Sean also is obsessed with anything made out of merino wool because it drys really fast. I didn’t really understand his deal with Merino wool until he got me an Icebreaker shirt for Christmas and now I understand.  According to Icebreaker, “merino’s fleece is built for extremes – breathable in summer, insulating in winter, yet exceptionally soft and lightweight.”  It’s classy too.

The Japanese invented bike umbrellas which are very effective at shielding you from rain, but do cause you to slow down a bit. I also saw a lot of people in Tokyo and Kyoto just holding umbrellas while they were riding in the rain.


Lastly, I’ve also noticed that even on what feels like a very rainy day, I often end up on my bike and realize it isn’t raining at all. I certainly still get completely drenched every so often, but more often than not I’m surprised by how dry I stay in Seattle. I decided to ask University of Washington Professor, Cliff Mass about this.  Professor Mass is famous for his weather prediction research–and I also happened to know that he gets to work on a bicycle.  Here is his e-mail to me from earlier this week:

Sent: Tuesday, March 27, 2012 8:07 PM
To: Christine Grant
Subject: bike weather

I am glad you like my blog.   Regarding frequency of rain, we
basically have that information….all we would need to know is how long your bike ride is and what time of the day.  As a bike commuter myself….I would give the percentages are roughly 20% in the winter to 5% or less midsummer.  But by using the weather radar intelligently, it would be possible to greatly reduce that number…particularly in avoiding heavy rain.  That is what I do…and a rarely get superwet since even on rainy days there are
breaks.   Perhaps someone will support the development of a bicycle
web site that has all this information…take care..cliff

Professor Clifford F. Mass
Department of Atmospheric Sciences,
Box 351640
University of Washington
Seattle, Washington 98195
(206) 685-0910

I don’t have access to the same weather radar that Professor Mass has, but Sean introduced me to a weather website–Weather Spark–that gives by the hour weather prediction. It can be useful sometimes–but often I don’t have a choice about when I leave for work or home.  The good news is that if I ride my bike at about the same time every day I’m probably going to have a dry ride at least 80% of the time. Even in Seattle!   .

The ~20% of the rides that are rainy make me appreciate the sunny days even more.


8 thoughts on “My Correspondence With Weather Celebrity Cliff Mass

  1. Great post Christine, I think you’re onto something here – perhaps if you cycle from a young age, in all weathers, you just don’t think about it? I know that when I cycled to work here on Mull (West coast of Scotland and in/famous for its rain), I’d just put on waterproofs and get on with it; the umbrella idea wouldn’t work though, I’d be blown backwards!

    • Hey David!
      Yep–it’s pretty amazing how quickly you can adapt to weather of all kinds. I didn’t bike much as a kid, but I did spend a lot of time outside playing the rain. Maybe it prepared me for winter biking.
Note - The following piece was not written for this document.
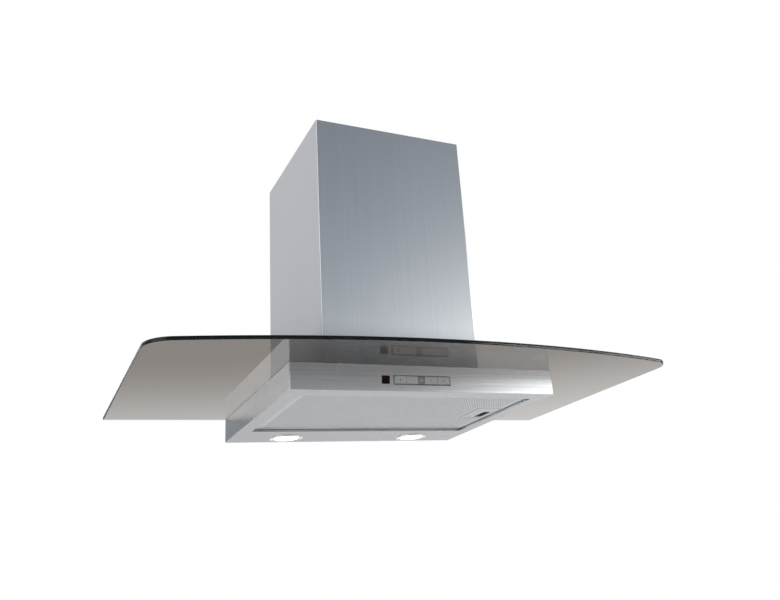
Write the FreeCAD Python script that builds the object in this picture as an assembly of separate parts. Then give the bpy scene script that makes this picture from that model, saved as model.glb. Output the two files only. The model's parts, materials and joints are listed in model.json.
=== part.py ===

      The weather always looks worse from inside the house looking out the window. Once I get outside, it usually isn’t that bad.

  2. I use the King 5 website’s animated 60-mile doppler radar to predict how to avoid heavy rain by timing my commute right.

  3. Christine,
    Thanks for putting up a fine web site for us bikers! Please do note that Doppler radar is NEVER, EVER shown in Doppler mode; just marketing eyewash. Doppler puts up a display of wind velocity toward and away from the radar (For the curious, it’s an option at gov radar). I love WeatherSpark (being a nerdy scientist), but radar is MUCH more useful for the bicyclist. I use the NWS radars (LGX shows “Pineapple Express” precip approaching Olympia better than ATX). Mouse clicks zoom you in and dragging moves the approaching precip to center. What’s 60 miles out is nearly useless. What’s 30 minutes out is extremely useful. Do tell folks that they will definitely get much better at predicting precip and dry time arrival after a year or two of experience. I use two fingers on the display for marking one hour movement to improve timing accuracy of arrival at my location. Animated radar images are a godsend for attempting any outdoor activity during the rainy time.

    For the big picture and loops up to six hours long (use the sliders!):

  4. I used to tell my kids to “run between the raindrops”–another tactic to consider :).

    I’m with you–unless it’s an absolute downpour most of me isn’t getting that wet. Really long fenders make a huge difference for feet/shins (and the person behind you). I switched from a more vented helmet to the rounder style with fewer holes–less rain gets in and I also wear the helmet cover you can get at Hub and Bespoke (overall effect is very equestrian–tally ho!).

    My live-in pants now are the Outlier women’s daily riding pant because of the fabric’s water-shedding characteristics. Light rain just beads up and I’m dry once I’m inside for a few minutes; moderate rain doesn’t do that much more. (My review:

    For a jacket I often find a heavy wool one is enough. It holds enough of the water out that I don’t get wet underneath on a short ride.

    I think a rain cape would be great, though, and I plan to check out the Iva Jean cape you can get at Hub and Bespoke (designed in Seattle too) My lap sometimes gets kind of wet because it’s catching more of the rain.

    Having moved here from Spokane 6 months ago, I was actually expecting more rain than I’ve seen. Your weather expert confirms what I thought I was experiencing–it’s actually not THAT bad.